Sleep Snag: A GI system that's gone totally wild
By the second trimester, even though queasiness usually subsides, acid reflux (and the resulting feeling of heartburn) may leave a calling card. The reason for the discomfort: Your growing baby presses against your stomach, forcing acid up into your throat. Meanwhile, your hormones are skyrocketing, which can loosen the muscles between your stomach and esophagus, allowing acid to leak. Lovely.
The Fix: Consider breaking up your usual three meals into six smaller ones throughout the day, and be especially careful to avoid large meals before bed to give your body time to digest food. Whenever you chow, take time to savor it. Crave an evening snack? Makes yours a doze-inducing one. Protein-rich foods, such as dairy, peanut butter, and eggs, contain tryptophan, which can make you sleepy. Pair one with a healthy carb to help carry the protein to your brain. Tasty combos: a few crackers with reduced-fat cheese, a whole-grain granola bar with a glass of skim milk, or peanut butter on whole-wheat toast. Other body blips keeping you up at night?
Mom-To-Be Sleep Problems
"I don't ever wake up refreshed."
Rachelle Willgren, of Blanco, Texas, says she spends nine hours in bed each night, so why is she zonked? "I get up a couple of times to pee and I can't fall back to sleep," says Willgren, who is six months pregnant. If her bladder doesn't rouse her, hip pain or heartburn does. By afternoon, she's dying for a nap!
The Doc Says: Willgren's wake-ups are due to the pressure the baby puts on her belly and bladder, says Louise O'Brien, Ph.D., associate professor of the University of Michigan Health System's Sleep Disorders Center. As for Willgren's hip discomfort, ligaments that support the uterus can stretch when you roll over or cough. Ouch!
Get Support Maternity bands support a growing belly. Wearing one during the day takes stress off your back, groin, and middle so you're less achy at bedtime.
Use Extra Pillows To ease pressure on your hips when trying to sleep on your side, place a body pillow between your legs.
Watch Your Diet Eat small, mild meals to prevent fullness and the pain of reflux. Pass on the caffeine -- it can make you pee.
Snooze Success: "Using the maternity band during the day and body pillow at night made a big difference in my hip pain," Willgren says. "I'm much comfier now." Relegating spicy food to lunch helped her heartburn. "I'm finally starting to feel rested!"

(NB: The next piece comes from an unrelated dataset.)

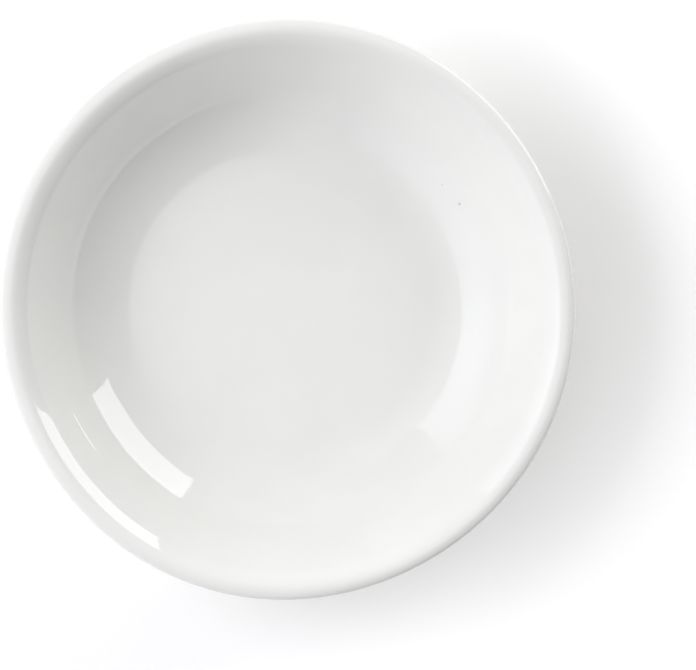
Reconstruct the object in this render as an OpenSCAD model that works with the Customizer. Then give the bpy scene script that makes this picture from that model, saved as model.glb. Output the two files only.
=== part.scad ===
// Soy sauce dish: a small round coupe of plain white glazed porcelain on a foot ring.
// All lengths are in millimetres. The foot stands on z = 0 and the dish turns about +Z.
// The fired body is one pressed piece. Its glaze stops short of the foot, which is wiped bare.

/* [Rim] */
// Widest diameter, over the lip
rim_diameter = 96; // [84:1:120]
// Radius of the lip's rounding towards the well
lip_inner_radius = 2.7; // [2.1:0.1:3.4]
// Radius of the crest, from the lip's highest ring out to its edge
lip_crest_radius = 3; // [2.4:0.1:4]
// Radius of the lip's outer edge
lip_edge_radius = 0.75; // [0.6:0.05:1]

/* [Bowl] */
// Depth of the well below the lip's crest
well_depth = 14.5; // [12.5:0.1:18]
// Slope of the steepest stretch of the wall, in degrees
wall_slope = 48; // [40:1:54]
// Radius of the flare between the wall and the lip
flare_radius = 7.5; // [6:0.1:9.5]
// Radius of the hollow corner between the well's floor and the wall
corner_radius = 18.4; // [14:0.1:22]
// Thickness of the wall, glaze included
wall_thickness = 3; // [2.4:0.1:3.8]
// Thickness of the base under the well's floor, glaze included
base_thickness = 3.5; // [2.8:0.1:5]

/* [Foot ring] */
// Height of the ring, from the table to the recess under the base
foot_height = 3; // [2.4:0.1:4.5]
// Width of the ring at the table, before its edges are rounded
foot_width = 3; // [2.4:0.1:4]
// Room between this foot and the well of a like dish that it stands in
stacking_clearance = 0.6; // [0.3:0.1:1.5]
// Lean of the ring's two sides from upright, in degrees
foot_draft = 12; // [5:1:18]
// Rounding of the ring's two lower edges
foot_edge_radius = 0.5; // [0.3:0.05:0.7]
// Radius of the hollow between the ring and the wall outside it
foot_outer_fillet = 1.6; // [1.2:0.1:2.4]
// Radius of the hollow between the ring and the recess inside it
foot_inner_fillet = 1.2; // [0.8:0.1:1.8]

/* [Glaze] */
// Thickness of the glaze
glaze_thickness = 0.3; // [0.2:0.02:0.4]
// Height of the bare band that is wiped clean round the foot
bare_band = 0.8; // [0.6:0.05:1.2]

/* [Hidden] */

$fn = 120;

// Widest gap between an arc and the straight line from one of its points to the next
arc_gap = 0.008;
// Distance under which two points count as one
same_place = 0.001;
// Bearing at which the crest gives way to the outer edge
crest_end = 19;
// Slope at which the flare gives way to the lip's inner rounding
lip_slope = 29;

body_colour = [0.93, 0.925, 0.9];
glaze_colour = [0.97, 0.97, 0.96];

// A bearing turns from straight up, 0, to straight out, 90, and straight down, 180
function bearing(b) = [sin(b), cos(b)];
function bearing_of(v) = atan2(v.x, v.y);

// Points along an arc, from one bearing to another as seen from its centre
function arc(centre, radius, from, to) =
    let (turn = 2 * acos(1 - arc_gap / radius))
    let (parts = max(1, ceil(abs(to - from) / turn)))
    [for (k = [0 : parts]) centre + radius * bearing(from + (to - from) * k / parts)];

// One list of points without the second of two that lie in one place
function outline(points) =
    [for (k = [0 : len(points) - 1]) if (k == 0 || norm(points[k] - points[k - 1]) > same_place) points[k]];

// The same list of points, from its last to its first
function reversed(points) = [for (k = [len(points) - 1 : -1 : 0]) points[k]];

// Heights
floor_z = foot_height + base_thickness;
crest_z = floor_z + well_depth;

// Lip: its highest ring lies inside the widest one by the reach of the crest and the edge
rim_radius = rim_diameter / 2;
edge_reach = (lip_crest_radius - lip_edge_radius) * sin(crest_end) + lip_edge_radius;
lip_centre_r = rim_radius - edge_reach;
lip_inner_centre = [lip_centre_r, crest_z - lip_inner_radius];
lip_crest_centre = [lip_centre_r, crest_z - lip_crest_radius];
lip_edge_centre = lip_crest_centre + (lip_crest_radius - lip_edge_radius) * bearing(crest_end);

// Flare, tangent to the lip's inner rounding where the surface has the lip's slope
flare_centre = lip_inner_centre + (lip_inner_radius - flare_radius) * bearing(-lip_slope);
flare_foot = flare_centre + flare_radius * bearing(-wall_slope);

// Hollow corner, tangent to the floor and to the straight stretch below the flare
corner_top_z = floor_z + corner_radius * (1 - cos(wall_slope));
corner_top_r = flare_foot.x - (flare_foot.y - corner_top_z) / tan(wall_slope);
well_radius = corner_top_r - corner_radius * sin(wall_slope);
corner_centre = [well_radius, floor_z + corner_radius];

// Outer face of the lip: the arc that joins its edge to the outside of the flare
outer_flare_radius = flare_radius - wall_thickness;
edge_tip = lip_edge_centre + [lip_edge_radius, 0] - flare_centre;
face_radius = (edge_tip * edge_tip - outer_flare_radius * outer_flare_radius)
    / (2 * (edge_tip.x + outer_flare_radius));
face_centre = lip_edge_centre + [lip_edge_radius - face_radius, 0];
face_end = bearing_of(face_centre - flare_centre);

// Foot ring: it fits the well of a like dish with the stacking clearance
foot_radius = well_radius - stacking_clearance;
foot_inner_radius = foot_radius - foot_width;
outer_side = [sin(foot_draft), cos(foot_draft)];
outer_normal = [cos(foot_draft), -sin(foot_draft)];
inner_side = [-sin(foot_draft), cos(foot_draft)];
inner_normal = [-cos(foot_draft), -sin(foot_draft)];

// Hollow outside the ring, tangent to the ring's side and to the outside of the corner
outer_corner_radius = corner_radius + wall_thickness;
hollow_start = [foot_radius, 0] + foot_outer_fillet * outer_normal - corner_centre;
hollow_reach = outer_corner_radius + foot_outer_fillet;
hollow_along = hollow_start * outer_side;
hollow_rise = -hollow_along
    - sqrt(hollow_along * hollow_along - hollow_start * hollow_start + hollow_reach * hollow_reach);
hollow_centre = corner_centre + hollow_start + hollow_rise * outer_side;
hollow_bearing = bearing_of(hollow_centre - corner_centre);

// Hollow inside the ring, tangent to the ring's side and to the recess under the base
recess_centre_z = foot_height - foot_inner_fillet;
recess_rise = (recess_centre_z + foot_inner_fillet * sin(foot_draft)) / cos(foot_draft);
recess_centre = [foot_inner_radius, 0] + foot_inner_fillet * inner_normal + recess_rise * inner_side;

// A point on a side of the ring, sunk below the glazed surface and some way up from the table
function ring_point(foot, normal, side, sunk, up) =
    foot - sunk * normal + (up + sunk * normal.y) / side.y * side;

// The whole upper and outer surface, from the axis to the top of the bare band
function upper_surface(sunk) = concat(
    [[0, floor_z - sunk]],
    arc(corner_centre, corner_radius + sunk, 180, 180 - wall_slope),
    arc(flare_centre, flare_radius - sunk, -wall_slope, -lip_slope),
    arc(lip_inner_centre, lip_inner_radius - sunk, -lip_slope, 0),
    arc(lip_crest_centre, lip_crest_radius - sunk, 0, crest_end),
    arc(lip_edge_centre, lip_edge_radius - sunk, crest_end, 90),
    arc(face_centre, face_radius - sunk, 90, 180 + face_end),
    arc(flare_centre, outer_flare_radius + sunk, face_end, -wall_slope),
    arc(corner_centre, outer_corner_radius - sunk, 180 - wall_slope, hollow_bearing),
    arc(hollow_centre, foot_outer_fillet + sunk, hollow_bearing - 180, foot_draft - 90),
    [ring_point([foot_radius, 0], outer_normal, outer_side, sunk, bare_band + glaze_thickness - sunk)]
);

// The surface under the base, from the top of the bare band inside the ring to the axis
function lower_surface(sunk) = concat(
    [ring_point([foot_inner_radius, 0], inner_normal, inner_side, sunk, bare_band + glaze_thickness - sunk)],
    arc(recess_centre, foot_inner_fillet + sunk, 90 - foot_draft, 0),
    [[0, foot_height + sunk]]
);

// The bare edge of the ring: a flat band on the table between two rounded edges
function bare_foot() =
    let (outer_foot = [foot_radius, 0] - glaze_thickness * outer_normal)
    let (inner_foot = [foot_inner_radius, 0] - glaze_thickness * inner_normal)
    let (outer_up = (foot_edge_radius * (1 + outer_normal.y) - outer_foot.y) / outer_side.y)
    let (inner_up = (foot_edge_radius * (1 + inner_normal.y) - inner_foot.y) / inner_side.y)
    let (outer_edge = outer_foot - foot_edge_radius * outer_normal + outer_up * outer_side)
    let (inner_edge = inner_foot - foot_edge_radius * inner_normal + inner_up * inner_side)
    concat(
        arc(outer_edge, foot_edge_radius, 90 + foot_draft, 180),
        arc(inner_edge, foot_edge_radius, 180, 270 - foot_draft)
    );

// Fired clay: floor, wall, lip and foot ring in one piece, just under the glaze
module porcelain_body() {
    color(body_colour)
        rotate_extrude()
            polygon(outline(concat(upper_surface(glaze_thickness), bare_foot(), lower_surface(glaze_thickness))));
}

// Glaze over the well, the wall, the lip and the outside, down to the bare band
module glaze_coat() {
    color(glaze_colour)
        rotate_extrude()
            polygon(outline(concat(upper_surface(0), reversed(upper_surface(glaze_thickness)))));
}

// Glaze inside the foot ring, cut off from the coat by the bare foot
module base_glaze() {
    color(glaze_colour)
        rotate_extrude()
            polygon(outline(concat(lower_surface(0), reversed(lower_surface(glaze_thickness)))));
}

porcelain_body();
glaze_coat();
base_glaze();
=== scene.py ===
# Looks of the soy sauce dish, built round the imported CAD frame.
# Shapes are worked out in millimetres from the same named values as the CAD source,
# and turned into metres when a mesh is made. Azimuth 0 is +X and 90 is +Y.
import math

import bpy
import numpy as np
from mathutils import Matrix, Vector, noise


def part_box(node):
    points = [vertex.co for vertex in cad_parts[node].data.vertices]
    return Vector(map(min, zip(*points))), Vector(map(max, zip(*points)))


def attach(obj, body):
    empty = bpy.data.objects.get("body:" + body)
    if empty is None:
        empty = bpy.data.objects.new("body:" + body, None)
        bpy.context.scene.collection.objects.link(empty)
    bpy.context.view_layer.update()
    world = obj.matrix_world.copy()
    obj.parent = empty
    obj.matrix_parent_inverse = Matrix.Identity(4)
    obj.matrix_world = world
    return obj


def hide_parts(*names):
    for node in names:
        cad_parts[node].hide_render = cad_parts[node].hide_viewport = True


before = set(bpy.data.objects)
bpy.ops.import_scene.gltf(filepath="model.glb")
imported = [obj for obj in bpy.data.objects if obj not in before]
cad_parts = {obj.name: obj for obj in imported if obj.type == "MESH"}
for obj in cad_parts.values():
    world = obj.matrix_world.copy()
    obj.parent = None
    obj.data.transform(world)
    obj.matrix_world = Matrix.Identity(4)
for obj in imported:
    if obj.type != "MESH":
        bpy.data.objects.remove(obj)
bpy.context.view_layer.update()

MM = 0.001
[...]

"I'm tired, but I can't fall asleep."
"I crash on the couch the moment I get home from work," says Fay Schulgasser, of Teaneck, New Jersey, who is six months pregnant. "I can't move for at least an hour." Eventually, she gets up and gets going again. "Right before bed, I'm cleaning," she admits. Then when the expectant mom turns in at 11 p.m., she lies awake and can't drift off.
The Doc Says: "Bedtime routines are as important for adults as they are for children," explains Robert Oexman, D.C., director of the Sleep to Live Institute, in Joplin, Missouri. The same things that help kids unwind -- a warm bath, soft lighting, reading -- work for grown-ups. "Your body needs at least 30 minutes to relax and prep for sleep," Dr. Oexman says.
Attack To-Do's Earlier
Physical activity improves sleep quality, but slow down three hours before you turn in to give your body temp time to drop.
Cover the Clock
The light interferes with sleep-inducing melatonin. Plus, watching the minutes tick by makes you even more anxious.
Relax Your Brain and Body
Shift your focus from tomorrow's workday to tonight's zzz's. Starting with your toes, contract and release your muscles.
Snooze Success: "The wind-down ritual worked," reports Schulgasser. Now she has the energy to tick off a few chores when she gets home and then chill. About 30 minutes before bed, she turns off her electronics. "Most nights, I'm out like a light."